═════ GIVEN DATA ═════
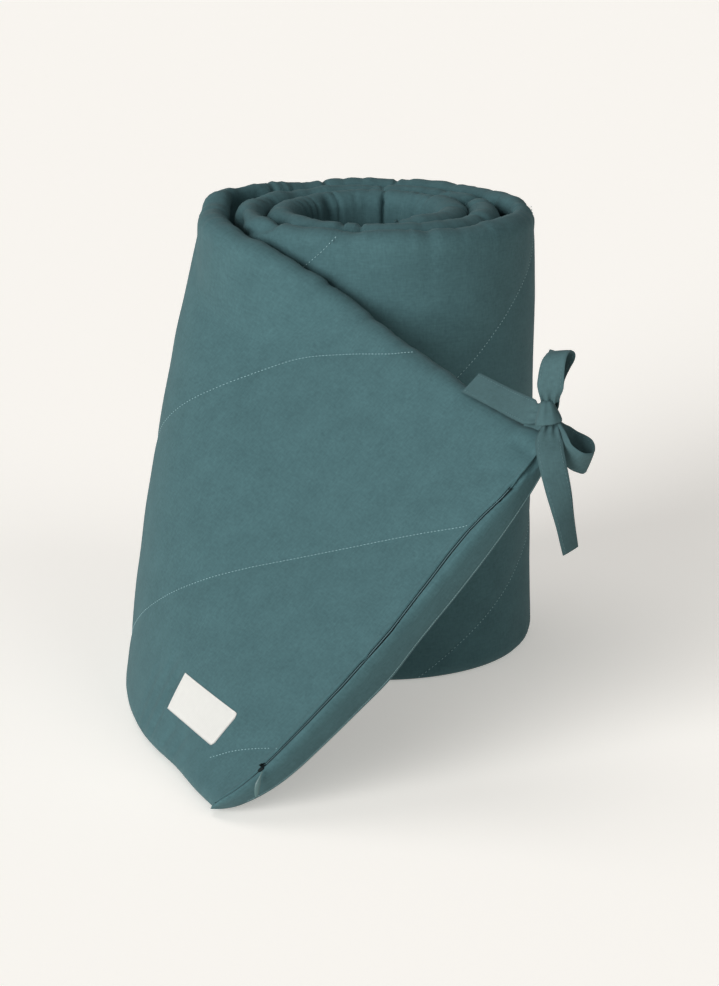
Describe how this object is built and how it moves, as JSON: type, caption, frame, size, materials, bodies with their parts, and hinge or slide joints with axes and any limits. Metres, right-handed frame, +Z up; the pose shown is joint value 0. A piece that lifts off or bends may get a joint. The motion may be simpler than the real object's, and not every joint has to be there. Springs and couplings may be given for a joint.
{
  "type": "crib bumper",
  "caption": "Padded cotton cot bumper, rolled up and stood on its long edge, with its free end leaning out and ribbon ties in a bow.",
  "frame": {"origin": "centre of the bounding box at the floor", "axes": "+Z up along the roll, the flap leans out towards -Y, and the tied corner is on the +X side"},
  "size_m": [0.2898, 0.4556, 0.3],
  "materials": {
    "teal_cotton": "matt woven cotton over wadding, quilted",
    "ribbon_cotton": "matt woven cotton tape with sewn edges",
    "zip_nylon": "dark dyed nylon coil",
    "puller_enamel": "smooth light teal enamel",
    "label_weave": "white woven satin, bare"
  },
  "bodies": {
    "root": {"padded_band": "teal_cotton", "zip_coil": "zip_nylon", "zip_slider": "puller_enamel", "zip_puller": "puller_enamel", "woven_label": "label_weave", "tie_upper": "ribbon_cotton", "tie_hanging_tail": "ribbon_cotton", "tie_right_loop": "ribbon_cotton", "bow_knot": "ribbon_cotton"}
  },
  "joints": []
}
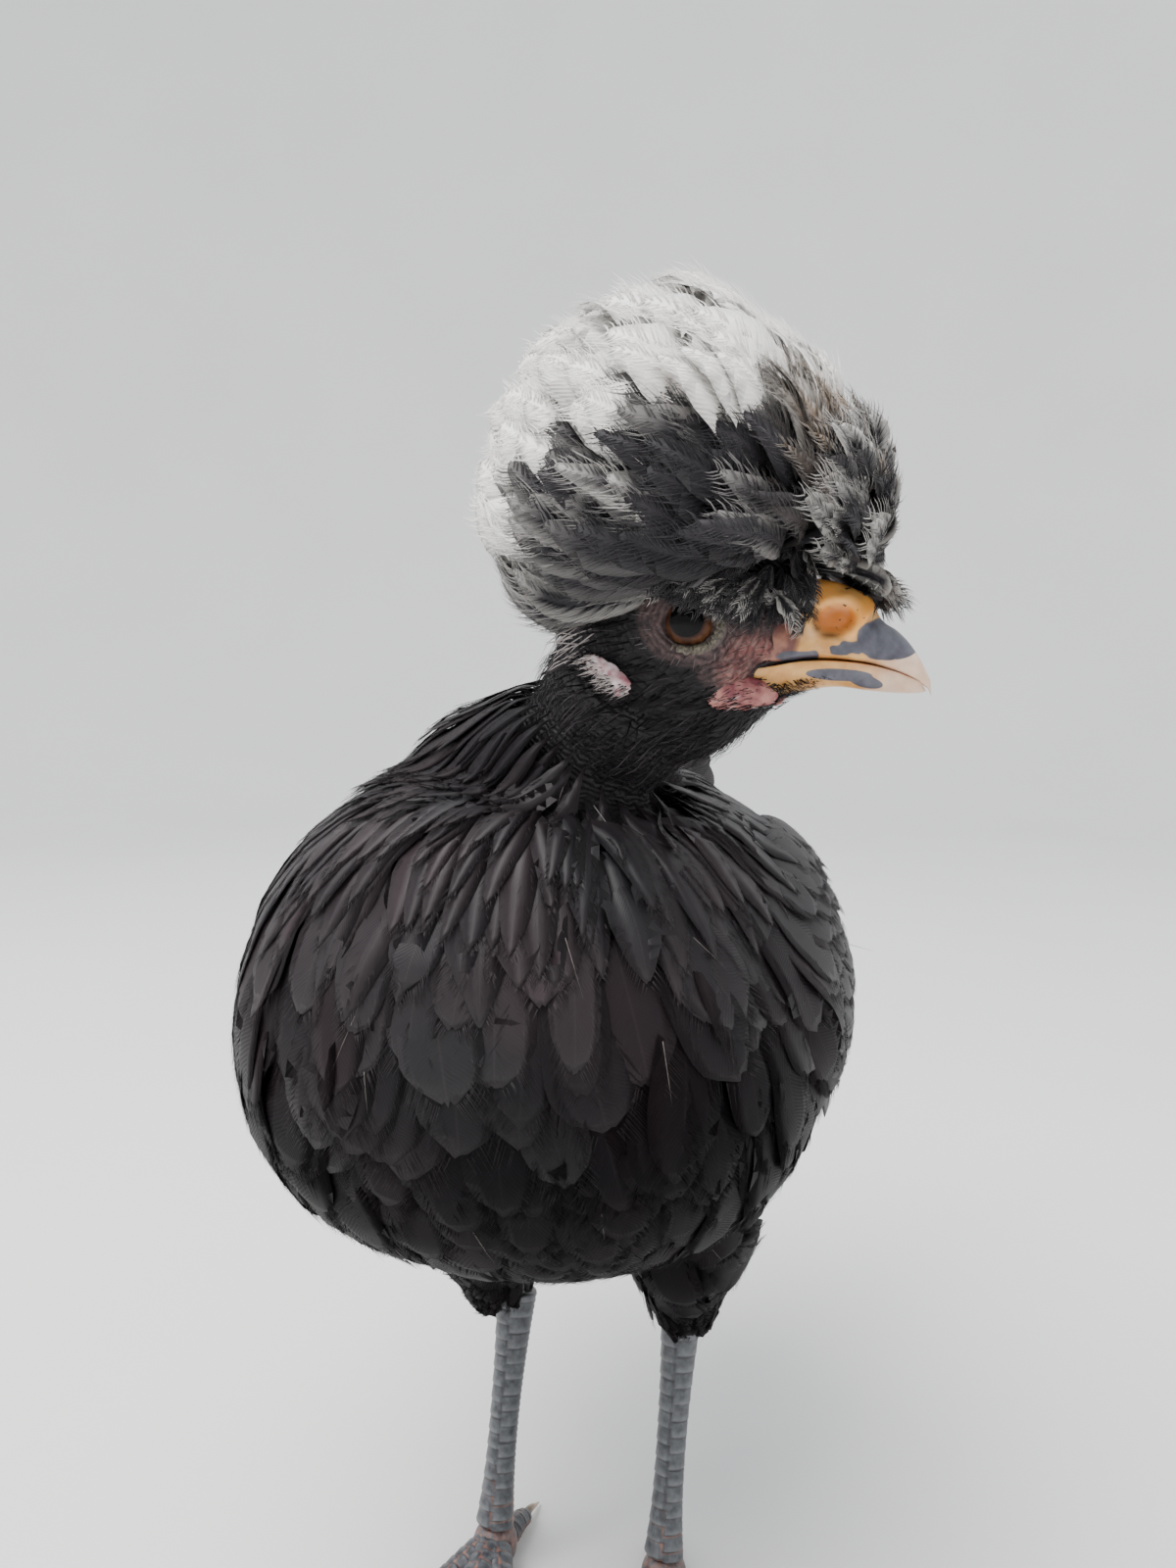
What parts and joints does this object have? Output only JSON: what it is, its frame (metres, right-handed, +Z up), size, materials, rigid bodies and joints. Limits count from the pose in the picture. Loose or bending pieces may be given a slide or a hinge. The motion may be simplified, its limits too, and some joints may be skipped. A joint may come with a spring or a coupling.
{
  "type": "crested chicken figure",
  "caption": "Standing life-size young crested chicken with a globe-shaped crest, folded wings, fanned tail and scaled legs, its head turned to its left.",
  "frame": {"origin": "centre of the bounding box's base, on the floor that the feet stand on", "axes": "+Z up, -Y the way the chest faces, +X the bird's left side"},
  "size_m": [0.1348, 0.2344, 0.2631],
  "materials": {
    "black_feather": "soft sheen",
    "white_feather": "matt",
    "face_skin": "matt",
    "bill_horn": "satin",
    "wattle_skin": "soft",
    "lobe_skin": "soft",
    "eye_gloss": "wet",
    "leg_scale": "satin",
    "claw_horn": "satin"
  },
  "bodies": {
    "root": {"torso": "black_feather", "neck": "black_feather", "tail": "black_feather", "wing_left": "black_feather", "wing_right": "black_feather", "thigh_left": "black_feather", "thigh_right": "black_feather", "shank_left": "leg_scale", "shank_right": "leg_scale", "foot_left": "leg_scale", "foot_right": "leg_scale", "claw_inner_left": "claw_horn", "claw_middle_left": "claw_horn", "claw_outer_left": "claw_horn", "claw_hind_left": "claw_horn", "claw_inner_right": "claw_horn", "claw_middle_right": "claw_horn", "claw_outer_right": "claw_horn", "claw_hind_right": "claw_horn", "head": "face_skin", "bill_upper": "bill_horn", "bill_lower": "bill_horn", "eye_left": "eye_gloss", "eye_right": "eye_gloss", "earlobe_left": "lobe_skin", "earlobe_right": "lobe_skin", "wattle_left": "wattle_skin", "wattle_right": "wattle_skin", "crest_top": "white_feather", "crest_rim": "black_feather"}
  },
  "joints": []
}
═════
§ **GIVEN TASK**:
Copy out each record exactly as given, omitting none.

§ **THE OUTPUT**:
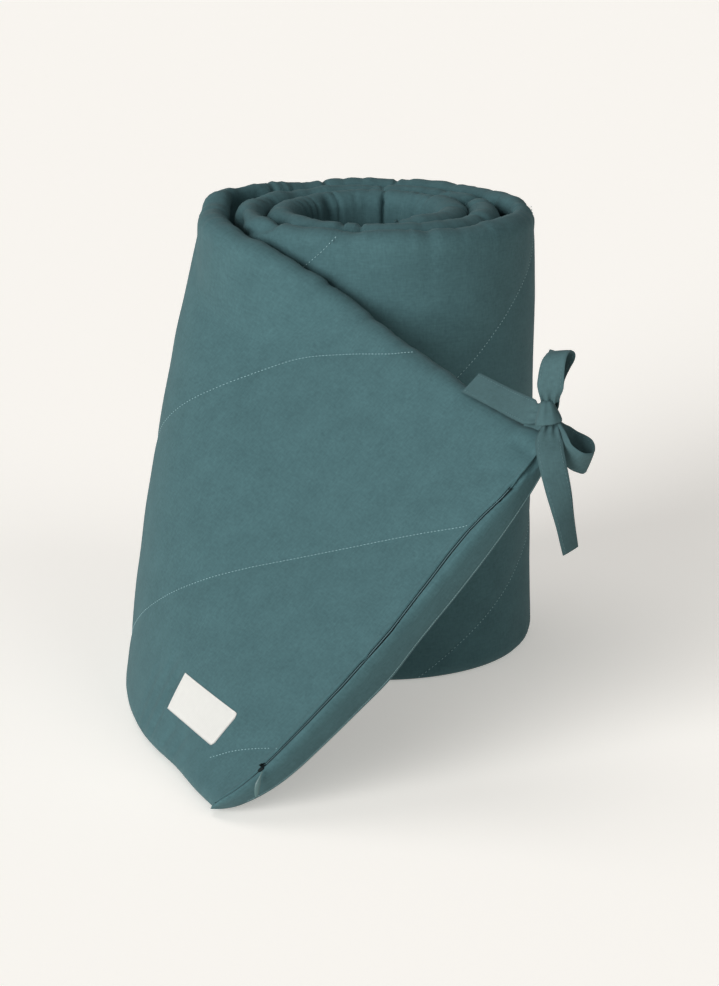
Describe how this object is built and how it moves, as JSON: type, caption, frame, size, materials, bodies with their parts, and hinge or slide joints with axes and any limits. Metres, right-handed frame, +Z up; the pose shown is joint value 0. A piece that lifts off or bends may get a joint. The motion may be simpler than the real object's, and not every joint has to be there. Springs and couplings may be given for a joint.
{
  "type": "crib bumper",
  "caption": "Padded cotton cot bumper, rolled up and stood on its long edge, with its free end leaning out and ribbon ties in a bow.",
  "frame": {"origin": "centre of the bounding box at the floor", "axes": "+Z up along the roll, the flap leans out towards -Y, and the tied corner is on the +X side"},
  "size_m": [0.2898, 0.4556, 0.3],
  "materials": {
    "teal_cotton": "matt woven cotton over wadding, quilted",
    "ribbon_cotton": "matt woven cotton tape with sewn edges",
    "zip_nylon": "dark dyed nylon coil",
    "puller_enamel": "smooth light teal enamel",
    "label_weave": "white woven satin, bare"
  },
  "bodies": {
    "root": {"padded_band": "teal_cotton", "zip_coil": "zip_nylon", "zip_slider": "puller_enamel", "zip_puller": "puller_enamel", "woven_label": "label_weave", "tie_upper": "ribbon_cotton", "tie_hanging_tail": "ribbon_cotton", "tie_right_loop": "ribbon_cotton", "bow_knot": "ribbon_cotton"}
  },
  "joints": []
}
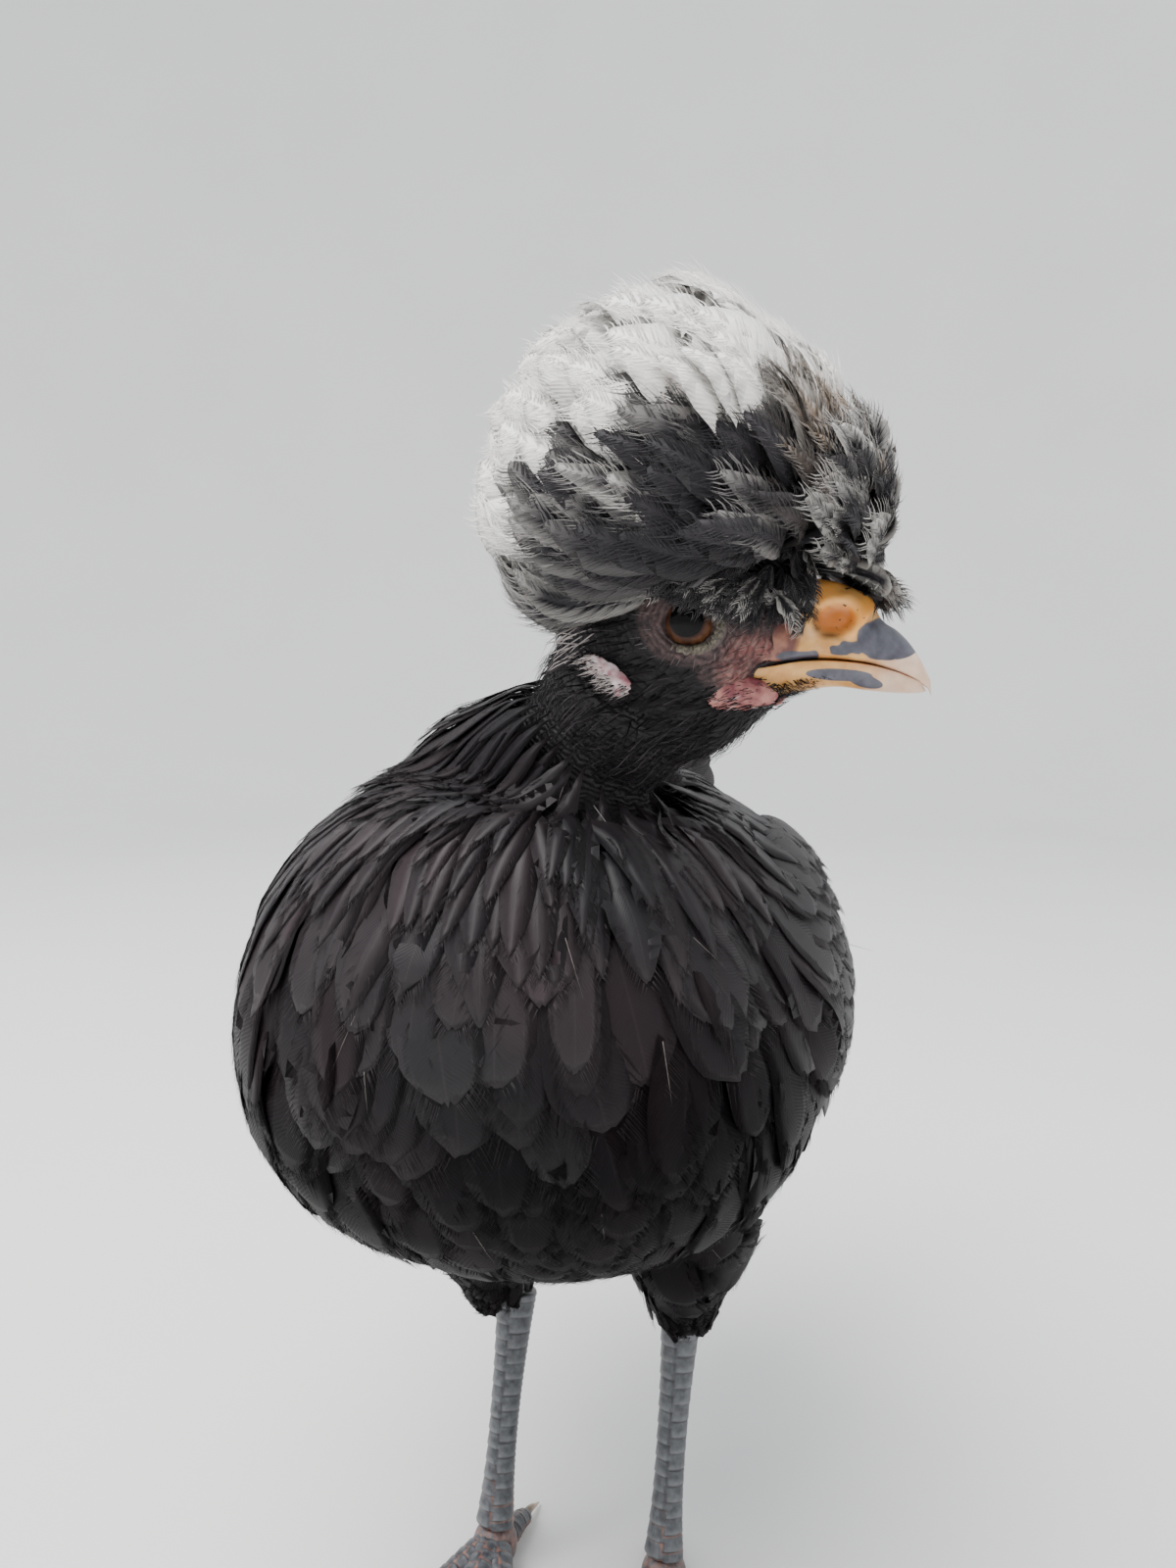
What parts and joints does this object have? Output only JSON: what it is, its frame (metres, right-handed, +Z up), size, materials, rigid bodies and joints. Limits count from the pose in the picture. Loose or bending pieces may be given a slide or a hinge. The motion may be simplified, its limits too, and some joints may be skipped. A joint may come with a spring or a coupling.
{
  "type": "crested chicken figure",
  "caption": "Standing life-size young crested chicken with a globe-shaped crest, folded wings, fanned tail and scaled legs, its head turned to its left.",
  "frame": {"origin": "centre of the bounding box's base, on the floor that the feet stand on", "axes": "+Z up, -Y the way the chest faces, +X the bird's left side"},
  "size_m": [0.1348, 0.2344, 0.2631],
  "materials": {
    "black_feather": "soft sheen",
    "white_feather": "matt",
    "face_skin": "matt",
    "bill_horn": "satin",
    "wattle_skin": "soft",
    "lobe_skin": "soft",
    "eye_gloss": "wet",
    "leg_scale": "satin",
    "claw_horn": "satin"
  },
  "bodies": {
    "root": {"torso": "black_feather", "neck": "black_feather", "tail": "black_feather", "wing_left": "black_feather", "wing_right": "black_feather", "thigh_left": "black_feather", "thigh_right": "black_feather", "shank_left": "leg_scale", "shank_right": "leg_scale", "foot_left": "leg_scale", "foot_right": "leg_scale", "claw_inner_left": "claw_horn", "claw_middle_left": "claw_horn", "claw_outer_left": "claw_horn", "claw_hind_left": "claw_horn", "claw_inner_right": "claw_horn", "claw_middle_right": "claw_horn", "claw_outer_right": "claw_horn", "claw_hind_right": "claw_horn", "head": "face_skin", "bill_upper": "bill_horn", "bill_lower": "bill_horn", "eye_left": "eye_gloss", "eye_right": "eye_gloss", "earlobe_left": "lobe_skin", "earlobe_right": "lobe_skin", "wattle_left": "wattle_skin", "wattle_right": "wattle_skin", "crest_top": "white_feather", "crest_rim": "black_feather"}
  },
  "joints": []
}